#### Exercise aim:
Output, word for word, every line from the start of the listing down to and including the line that contains "const innerPuff = 6;"; include nothing else.

#### Data:
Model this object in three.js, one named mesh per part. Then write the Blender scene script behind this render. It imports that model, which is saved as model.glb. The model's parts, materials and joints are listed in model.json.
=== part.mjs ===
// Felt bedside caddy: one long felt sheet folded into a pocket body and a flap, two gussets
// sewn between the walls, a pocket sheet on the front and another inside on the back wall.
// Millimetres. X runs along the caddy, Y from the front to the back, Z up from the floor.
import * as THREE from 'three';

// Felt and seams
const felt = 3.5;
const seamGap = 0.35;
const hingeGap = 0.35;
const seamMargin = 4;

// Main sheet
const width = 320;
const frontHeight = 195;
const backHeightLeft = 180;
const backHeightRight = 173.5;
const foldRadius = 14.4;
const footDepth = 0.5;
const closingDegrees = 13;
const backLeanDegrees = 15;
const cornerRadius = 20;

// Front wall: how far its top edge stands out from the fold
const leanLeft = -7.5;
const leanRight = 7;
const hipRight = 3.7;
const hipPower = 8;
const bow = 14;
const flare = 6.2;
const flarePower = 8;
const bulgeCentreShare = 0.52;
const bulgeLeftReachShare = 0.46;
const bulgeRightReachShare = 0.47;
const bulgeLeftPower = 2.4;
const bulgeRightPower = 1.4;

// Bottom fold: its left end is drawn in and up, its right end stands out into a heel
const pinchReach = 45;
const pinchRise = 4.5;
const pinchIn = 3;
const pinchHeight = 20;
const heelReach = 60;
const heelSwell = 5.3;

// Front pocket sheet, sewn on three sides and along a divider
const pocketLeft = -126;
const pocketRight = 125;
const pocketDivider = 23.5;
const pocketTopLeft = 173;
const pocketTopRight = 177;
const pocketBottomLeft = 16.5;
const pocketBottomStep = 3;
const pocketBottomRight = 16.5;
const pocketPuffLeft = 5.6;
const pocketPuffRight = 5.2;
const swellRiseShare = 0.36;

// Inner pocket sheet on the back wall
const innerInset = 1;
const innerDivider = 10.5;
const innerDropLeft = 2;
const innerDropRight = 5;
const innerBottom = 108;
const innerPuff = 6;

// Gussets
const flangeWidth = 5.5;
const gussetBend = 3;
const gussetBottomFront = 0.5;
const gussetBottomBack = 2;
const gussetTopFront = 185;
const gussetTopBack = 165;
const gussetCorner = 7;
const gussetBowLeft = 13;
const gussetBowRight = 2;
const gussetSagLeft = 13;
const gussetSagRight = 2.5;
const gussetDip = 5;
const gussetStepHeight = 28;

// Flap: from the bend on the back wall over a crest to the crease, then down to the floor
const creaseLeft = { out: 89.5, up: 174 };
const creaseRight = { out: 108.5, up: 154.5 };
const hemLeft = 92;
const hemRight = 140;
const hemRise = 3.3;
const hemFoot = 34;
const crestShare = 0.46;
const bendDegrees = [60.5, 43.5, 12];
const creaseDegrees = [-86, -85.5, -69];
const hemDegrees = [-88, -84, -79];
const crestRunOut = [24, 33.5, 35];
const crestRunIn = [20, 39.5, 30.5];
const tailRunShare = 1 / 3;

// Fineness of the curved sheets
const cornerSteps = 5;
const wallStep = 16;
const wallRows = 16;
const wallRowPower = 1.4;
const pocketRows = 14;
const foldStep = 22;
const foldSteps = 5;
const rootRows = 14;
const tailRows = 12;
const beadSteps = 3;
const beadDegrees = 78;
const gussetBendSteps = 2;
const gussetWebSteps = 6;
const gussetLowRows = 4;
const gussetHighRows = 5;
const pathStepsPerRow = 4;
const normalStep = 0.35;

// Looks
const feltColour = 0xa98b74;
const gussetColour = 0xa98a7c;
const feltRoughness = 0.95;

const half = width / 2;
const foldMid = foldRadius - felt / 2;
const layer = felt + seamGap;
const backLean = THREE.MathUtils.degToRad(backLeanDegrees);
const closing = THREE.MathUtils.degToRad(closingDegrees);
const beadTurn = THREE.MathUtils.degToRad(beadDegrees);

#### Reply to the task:
Model this object in three.js, one named mesh per part. Then write the Blender scene script behind this render. It imports that model, which is saved as model.glb. The model's parts, materials and joints are listed in model.json.
=== part.mjs ===
// Felt bedside caddy: one long felt sheet folded into a pocket body and a flap, two gussets
// sewn between the walls, a pocket sheet on the front and another inside on the back wall.
// Millimetres. X runs along the caddy, Y from the front to the back, Z up from the floor.
import * as THREE from 'three';

// Felt and seams
const felt = 3.5;
const seamGap = 0.35;
const hingeGap = 0.35;
const seamMargin = 4;

// Main sheet
const width = 320;
const frontHeight = 195;
const backHeightLeft = 180;
const backHeightRight = 173.5;
const foldRadius = 14.4;
const footDepth = 0.5;
const closingDegrees = 13;
const backLeanDegrees = 15;
const cornerRadius = 20;

// Front wall: how far its top edge stands out from the fold
const leanLeft = -7.5;
const leanRight = 7;
const hipRight = 3.7;
const hipPower = 8;
const bow = 14;
const flare = 6.2;
const flarePower = 8;
const bulgeCentreShare = 0.52;
const bulgeLeftReachShare = 0.46;
const bulgeRightReachShare = 0.47;
const bulgeLeftPower = 2.4;
const bulgeRightPower = 1.4;

// Bottom fold: its left end is drawn in and up, its right end stands out into a heel
const pinchReach = 45;
const pinchRise = 4.5;
const pinchIn = 3;
const pinchHeight = 20;
const heelReach = 60;
const heelSwell = 5.3;

// Front pocket sheet, sewn on three sides and along a divider
const pocketLeft = -126;
const pocketRight = 125;
const pocketDivider = 23.5;
const pocketTopLeft = 173;
const pocketTopRight = 177;
const pocketBottomLeft = 16.5;
const pocketBottomStep = 3;
const pocketBottomRight = 16.5;
const pocketPuffLeft = 5.6;
const pocketPuffRight = 5.2;
const swellRiseShare = 0.36;

// Inner pocket sheet on the back wall
const innerInset = 1;
const innerDivider = 10.5;
const innerDropLeft = 2;
const innerDropRight = 5;
const innerBottom = 108;
const innerPuff = 6;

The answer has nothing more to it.